◆ **Exercise instructions**
Repeat each line word for word.

◆ **Data extract**

begin

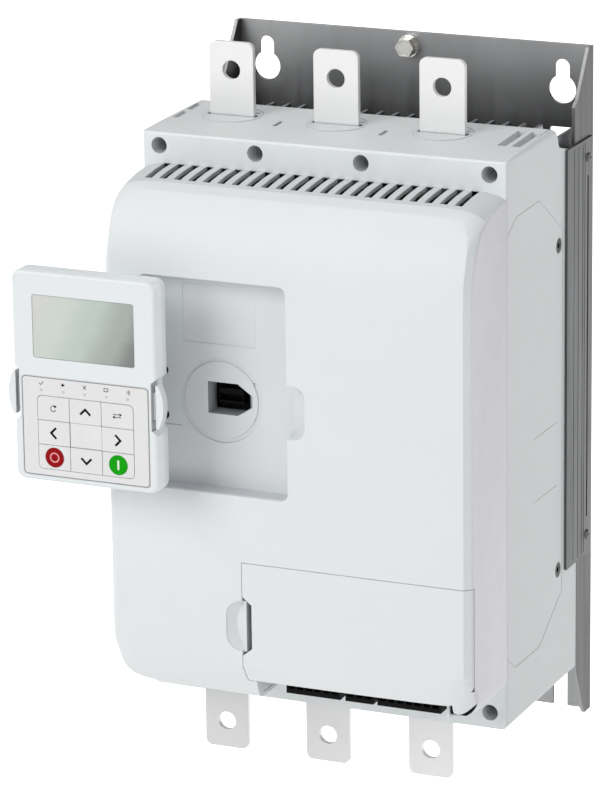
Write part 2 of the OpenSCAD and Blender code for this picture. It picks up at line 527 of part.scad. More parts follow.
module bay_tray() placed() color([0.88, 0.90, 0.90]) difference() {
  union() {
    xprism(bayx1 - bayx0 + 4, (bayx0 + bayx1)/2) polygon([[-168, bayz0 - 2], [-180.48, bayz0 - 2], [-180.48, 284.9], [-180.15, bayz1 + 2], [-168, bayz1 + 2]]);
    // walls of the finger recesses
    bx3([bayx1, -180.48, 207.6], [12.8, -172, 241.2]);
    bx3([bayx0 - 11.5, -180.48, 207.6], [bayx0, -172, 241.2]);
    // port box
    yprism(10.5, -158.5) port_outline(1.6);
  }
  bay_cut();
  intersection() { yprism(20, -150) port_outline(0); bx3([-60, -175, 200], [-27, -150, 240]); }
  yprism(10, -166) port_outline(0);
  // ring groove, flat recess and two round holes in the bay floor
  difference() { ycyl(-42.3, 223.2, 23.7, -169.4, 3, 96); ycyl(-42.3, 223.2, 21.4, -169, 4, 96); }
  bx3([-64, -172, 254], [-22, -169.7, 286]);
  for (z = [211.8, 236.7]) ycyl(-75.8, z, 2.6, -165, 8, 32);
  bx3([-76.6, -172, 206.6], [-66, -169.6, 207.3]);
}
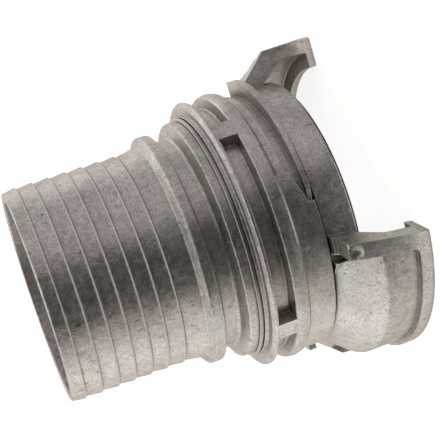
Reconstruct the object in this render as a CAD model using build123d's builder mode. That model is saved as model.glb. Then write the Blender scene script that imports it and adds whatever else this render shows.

end

◆ **Answer to this problem**
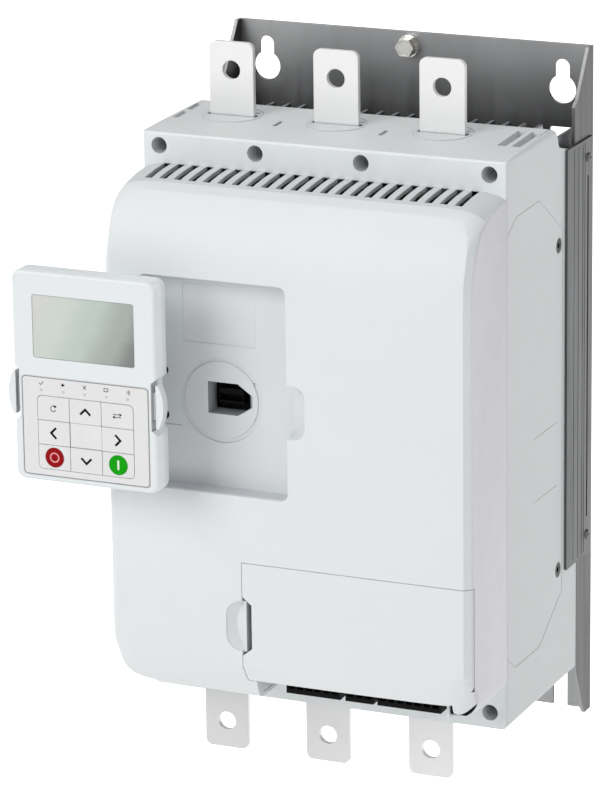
Write part 2 of the OpenSCAD and Blender code for this picture. It picks up at line 527 of part.scad. More parts follow.
module bay_tray() placed() color([0.88, 0.90, 0.90]) difference() {
  union() {
    xprism(bayx1 - bayx0 + 4, (bayx0 + bayx1)/2) polygon([[-168, bayz0 - 2], [-180.48, bayz0 - 2], [-180.48, 284.9], [-180.15, bayz1 + 2], [-168, bayz1 + 2]]);
    // walls of the finger recesses
    bx3([bayx1, -180.48, 207.6], [12.8, -172, 241.2]);
    bx3([bayx0 - 11.5, -180.48, 207.6], [bayx0, -172, 241.2]);
    // port box
    yprism(10.5, -158.5) port_outline(1.6);
  }
  bay_cut();
  intersection() { yprism(20, -150) port_outline(0); bx3([-60, -175, 200], [-27, -150, 240]); }
  yprism(10, -166) port_outline(0);
  // ring groove, flat recess and two round holes in the bay floor
  difference() { ycyl(-42.3, 223.2, 23.7, -169.4, 3, 96); ycyl(-42.3, 223.2, 21.4, -169, 4, 96); }
  bx3([-64, -172, 254], [-22, -169.7, 286]);
  for (z = [211.8, 236.7]) ycyl(-75.8, z, 2.6, -165, 8, 32);
  bx3([-76.6, -172, 206.6], [-66, -169.6, 207.3]);
}
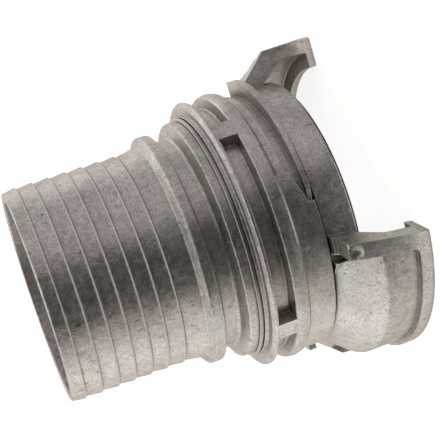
Reconstruct the object in this render as a CAD model using build123d's builder mode. That model is saved as model.glb. Then write the Blender scene script that imports it and adds whatever else this render shows.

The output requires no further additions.